Pray for guns

If you’ve ever driven past the federal courthouse in downtown Reno on a Monday evening, you’ve likely noticed a small group of people gathered there. That would be the collection of peaceniks known as the Reno Anti-War Coalition and the Sierra Interfaith Action for Peace. You can find out more about them at their Web sites here: www.sierrainterfaith.org and www.renopeace.org.

Now ordinarily I don’t give activists too much thought, peace activists in particular. I categorize most activists under the heading of “people with too much time on their hands.” The Constitution gives people the right to peaceably assemble, so why should I care if some people want to publicly display their dismay at our actions over Iraq?

What galls me is that some people still simplistically claim that Iraq is all about oil. That’s a premise clearly disputed by the recent prices at the pump and the cash I shell out every time I fill up my Sherman Tank SUV.

Albert Einstein once said, “Problems cannot be solved at the same level of awareness that created them.” A change in our policy toward Iraq obviously was required.

In the last 50 years, the United States has often made failed and contradictory foreign-policy decisions with respect to tyrannical governments. Yesterday’s “ally” becomes tomorrow’s “enemy” with each election, yet the despotic dictators remain. Perhaps President Bush’s preemptive action in Iraq had something to do with this contradiction and was a clear message that dictators have to go.

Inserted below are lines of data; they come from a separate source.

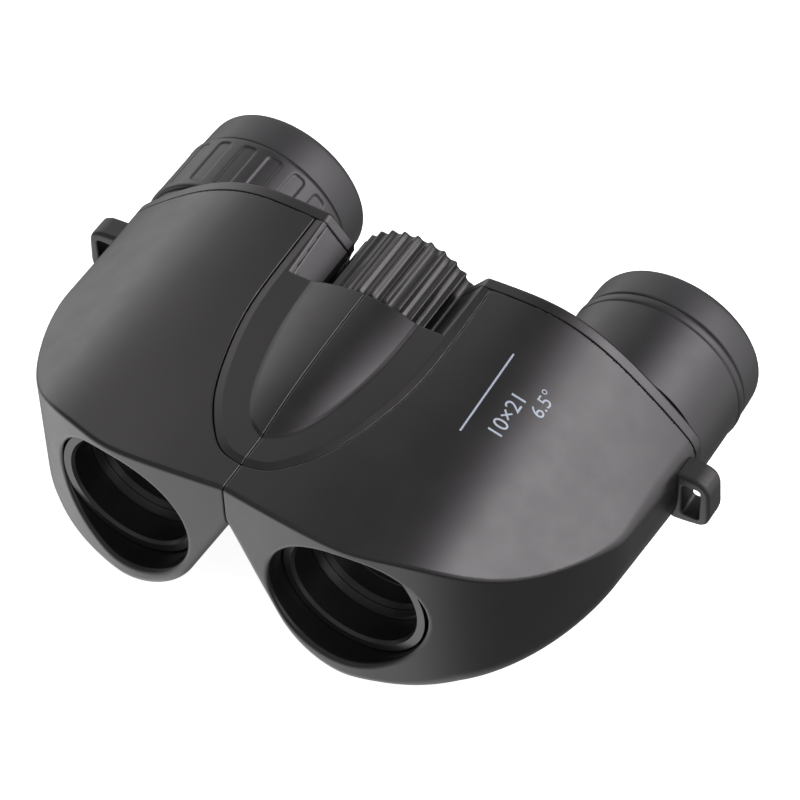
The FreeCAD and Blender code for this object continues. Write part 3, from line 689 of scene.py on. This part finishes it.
def figures(text, size):
    """Points and faces of flat figures, whose baseline starts at the origin."""
    curve = bpy.data.curves.new("figures", "FONT")
    curve.body = text
    curve.size = size
    holder = bpy.data.objects.new("figures", curve)
    bpy.context.scene.collection.objects.link(holder)
    flat = bpy.data.meshes.new_from_object(holder.evaluated_get(bpy.context.evaluated_depsgraph_get()))
    bpy.data.objects.remove(holder)
    return np.array([v.co for v in flat.vertices]), [tuple(p.vertices) for p in flat.polygons]


def lay_print(name, points, faces, x, y):
    """Print on the top skin, read from the side: its own origin comes to x, y and it runs to the rear."""
    px = x - points[:, 1]
    py = y + points[:, 0]
    points = np.stack([px, py, skin_height(px, py) + PRINT_RISE], axis=1)
    mesh = bpy.data.meshes.new(name)
    mesh.from_pydata(place(points).tolist(), [], faces)
    piece = bpy.data.objects.new(name, mesh)
    bpy.context.scene.collection.objects.link(piece)
    finish_piece(piece, PRINT, "left_half", "casing")


lay_print("print_power", *figures("10×21", 3.5), 31.0, 28.8)
lay_print("print_field", *figures("6.5°", 3.1), 34.2, 36.0)
rule_marks = np.linspace(0, RULE_LENGTH, RULE_MARKS)
rule_points = np.array([(t, w, 0) for t in rule_marks for w in (0.0, RULE_WIDTH)])
rule_faces = [(2 * i, 2 * i + 2, 2 * i + 3, 2 * i + 1) for i in range(RULE_MARKS - 1)]
lay_print("print_rule", rule_points, rule_faces, 25.5, 26.9)

# ---------------------------------------------------------------- floor and light
floor_mat = material("floor", (0.86, 0.86, 0.86), 0.7, tint=0.01, spread=0.02)
shader = floor_mat.node_tree.nodes["Principled BSDF"]
shader.inputs["Emission Color"].default_value = (1, 1, 1, 1)
shader.inputs["Emission Strength"].default_value = 0.9
bpy.ops.mesh.primitive_plane_add(size=FLOOR_SIZE, location=(0, 0, 0))
floor = bpy.context.object
floor.name = "floor"
floor.data.materials.append(floor_mat)
# The world's light stands for the floor in what the object reflects.
floor.visible_diffuse = False
floor.visible_glossy = False

# A soft studio drawn as the world's light: a key from above the rear, glows at both sides and
# in front below. Each is a direction, strength and width.
LOBES = [((0.42, 0.42, 0.80), 2.2, 0.05), ((0.62, 0.40, 0.67), 5.0, 0.045), ((0.75, 0.50, 0.43), 2.9, 0.05),
         ((0.84, 0.54, 0.08), 0.9, 0.06), ((0.84, 0.50, -0.22), 1.0, 0.08), ((0.95, -0.2, 0.2), 1.5, 0.1),
         ((-0.6, 0.5, 0.62), 1.0, 0.06), ((-0.9, 0.42, 0.1), 1.6, 0.09), ((-0.3, 0.9, 0.3), 0.5, 0.1),
         ((-0.45, -0.5, -0.74), 1.7, 0.3), ((0.0, -0.6, 0.8), 0.4, 0.3)]
world = bpy.data.worlds.new("studio")
bpy.context.scene.world = world
world.use_nodes = True
nodes, links = world.node_tree.nodes, world.node_tree.links
coords = nodes.new("ShaderNodeTexCoord")


def math_node(operation, *values):
    """The output of a maths node fed with numbers or with other nodes' outputs."""
    node = nodes.new("ShaderNodeMath")
    node.operation = operation
    for socket, value in zip(node.inputs, values):
        if isinstance(value, (int, float)):
            socket.default_value = value
        else:
            links.new(value, socket)
    return node.outputs["Value"]


total = None
for direction, strength, width in LOBES:
    dot = nodes.new("ShaderNodeVectorMath")
    dot.operation = "DOT_PRODUCT"
    links.new(coords.outputs["Generated"], dot.inputs[0])
    dot.inputs[1].default_value = Vector(direction).normalized()
    away = math_node("SUBTRACT", 1.0, dot.outputs["Value"])
    fall = math_node("POWER", math_node("DIVIDE", away, width), 2)
    lobe = math_node("MULTIPLY", math_node("EXPONENT", math_node("MULTIPLY", fall, -1.0)), strength)
    total = lobe if total is None else math_node("ADD", total, lobe)
total = math_node("ADD", total, 0.2)
seen = nodes.new("ShaderNodeLightPath")
backdrop = nodes.new("ShaderNodeMix")
links.new(seen.outputs["Is Camera Ray"], backdrop.inputs["Factor"])
links.new(total, backdrop.inputs["A"])
backdrop.inputs["B"].default_value = 0.95
links.new(backdrop.outputs["Result"], nodes["Background"].inputs["Strength"])
nodes["Background"].inputs["Color"].default_value = (1, 1, 1, 1)

bpy.context.scene.view_settings.view_transform = "Standard"
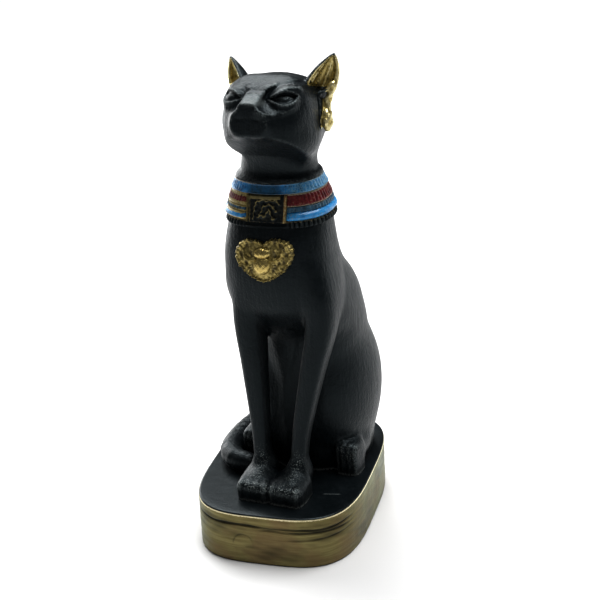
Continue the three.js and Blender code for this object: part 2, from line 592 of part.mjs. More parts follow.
// Collapses the edges that shape the surface least until the wanted number of faces is left.
function thinOut({ points, faces }, wanted) {
  const vertexCount = points.length / 3;
  const at = Float64Array.from(points);
  const around = Array.from({ length: vertexCount }, () => new Set());
  const quadrics = new Float64Array(vertexCount * 10);
  const version = new Int32Array(vertexCount);
  const live = new Uint8Array(faces.length / 3).fill(1);
  const corner = Int32Array.from(faces);
  const point = (v) => new THREE.Vector3(at[3 * v], at[3 * v + 1], at[3 * v + 2]);
  const normalOf = (a, b, c) => b.clone().sub(a).cross(c.clone().sub(a));

  for (let f = 0; f < live.length; f += 1) {
    const [a, b, c] = corner.subarray(3 * f, 3 * f + 3);
    const n = normalOf(point(a), point(b), point(c));
    const area = n.length();
    n.multiplyScalar(1 / Math.max(area, 1e-12));
    const offset = -n.dot(point(a));
    const p = [n.x, n.y, n.z, offset];
    for (const v of [a, b, c]) {
      around[v].add(f);
      let slot = v * 10;
      for (let i = 0; i < 4; i += 1)
        for (let j = i; j < 4; j += 1) quadrics[slot++] += p[i] * p[j] * area;
    }
  }

  const harm = (q, x, y, z) =>
    q[0] * x * x + 2 * q[1] * x * y + 2 * q[2] * x * z + 2 * q[3] * x + q[4] * y * y +
    2 * q[5] * y * z + 2 * q[6] * y + q[7] * z * z + 2 * q[8] * z + q[9];

  // The best place for the vertex that replaces an edge, and its harm.
  function best(a, b) {
    const q = new Float64Array(10);
    for (let i = 0; i < 10; i += 1) q[i] = quadrics[a * 10 + i] + quadrics[b * 10 + i];
    const middle = point(a).add(point(b)).multiplyScalar(0.5);
    const matrix = new THREE.Matrix3().set(q[0], q[1], q[2], q[1], q[4], q[5], q[2], q[5], q[7]);
    const size = q[0] + q[4] + q[7];
    let place = middle;
    if (Math.abs(matrix.determinant()) > 1e-4 * size ** 3) {
      const solved = new THREE.Vector3(-q[3], -q[6], -q[8]).applyMatrix3(matrix.invert());
      if (solved.distanceTo(middle) < 2 * point(a).distanceTo(point(b))) place = solved;
    }
    const length = point(a).distanceToSquared(point(b));
    const cost = Math.max(harm(q, place.x, place.y, place.z), 0) + 1e-5 * length;
    return { a, b, q, place, cost, stamp: version[a] + version[b] };
  }

  const neighbours = (v) => {
    const found = new Set();
    for (const f of around[v])
      for (const w of corner.subarray(3 * f, 3 * f + 3)) if (w !== v) found.add(w);
    return found;
  };

  // True if no face round v, apart from those that vanish, turns over when v moves to the place.
  function keepsFacing(v, other, place) {
    for (const f of around[v]) {
      const ids = [...corner.subarray(3 * f, 3 * f + 3)];
      if (ids.includes(other)) continue;
      const before = normalOf(...ids.map(point));
      const after = normalOf(...ids.map((w) => (w === v ? place : point(w))));
      if (before.dot(after) < 0.25 * before.length() * after.length()) return false;
      if (after.length() < 1e-5) return false;
    }
    return true;
  }

  const heap = new Heap();
  for (let v = 0; v < vertexCount; v += 1)
    for (const w of neighbours(v)) if (w > v) heap.push(best(v, w));

  let left = live.length;
  while (left > wanted && heap.items.length) {
    const edge = heap.pop();
    const { a, b, place } = edge;
    if (!around[a].size || !around[b].size || edge.stamp !== version[a] + version[b]) continue;
    const nearA = neighbours(a);
    const nearB = neighbours(b);
    const shared = [...nearA].filter((v) => nearB.has(v));
    if (shared.length !== 2 || !nearA.has(b)) continue;
    if (!keepsFacing(a, b, place) || !keepsFacing(b, a, place)) continue;
    for (const f of [...around[b]]) {
      const ids = corner.subarray(3 * f, 3 * f + 3);
      if (ids.includes(a)) {
        live[f] = 0;
        left -= 1;
        for (const v of ids) around[v].delete(f);
      } else {
        ids[ids.indexOf(b)] = a;
        around[a].add(f);
      }
    }
    around[b].clear();
    place.toArray(at, 3 * a);
    quadrics.set(edge.q, a * 10);
    version[a] += 1;
    version[b] += 1;
    for (const v of neighbours(a)) heap.push(best(a, v));
  }

  const kept = [];
  for (let f = 0; f < live.length; f += 1) if (live[f]) kept.push(...corner.subarray(3 * f, 3 * f + 3));
  const geometry = new THREE.BufferGeometry();
  geometry.setAttribute("position", new THREE.BufferAttribute(Float32Array.from(at), 3));
  geometry.setIndex(kept);
  return geometry;
}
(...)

The Anti-War Coalition issued a press release after the Nov. 2 election that said in part: “Today is a very sad day for the United States and for the world. We have allowed one of the most dangerous, arrogant, repressive and imperialistic regimes in U.S. history to remain in power for another four years. As far as we can tell, the United States will continue to illegally and indefinitely occupy Iraq.”

Newsflash: Article 2, Section 2 of the United States Constitution gives the executive branch (the president) exclusive authority over the military as commander-in-chief. Bush didn’t require Congress’s approval or permission to use force in Iraq. Still, Congress ratified his actions in a joint resolution supporting the use of military force and in the subsequent funding of the military. Hence, U.S. involvement in Iraq is not “illegal,” despite the musings of the anti-war group or the United Nations.

The United Nations, you should also note, voted not to reappoint the United States to its seat on the Human Rights Commission but, in the same vote, gave a seat to Sudan, a country that tolerates and supports the wholesale slaughter of black Christians by the Arab Janjaweed. The commission also contains a slew of such countries as Russia and Indonesia, whose citizens don’t have one-tenth of the legal protections we take for granted. The real stars on the U.N. commission are the dictatorships: Libya, Syria, China, Cuba and Vietnam.

The reality is that evil exists in the world, and wars have freed more people in the 20th century than any amount of diplomacy ever did in all the centuries before. Like it or not, accept it or not, the only way toward a lasting peace is to spread democracy. If it requires force to do so, than so be it. It’s as Al Capone once said, “You can get more with a kind word and a gun than you can with a kind word alone.”

Perhaps at its next vigil, the Anti-War Coalition could pray for history lessons, in addition to praying for peace.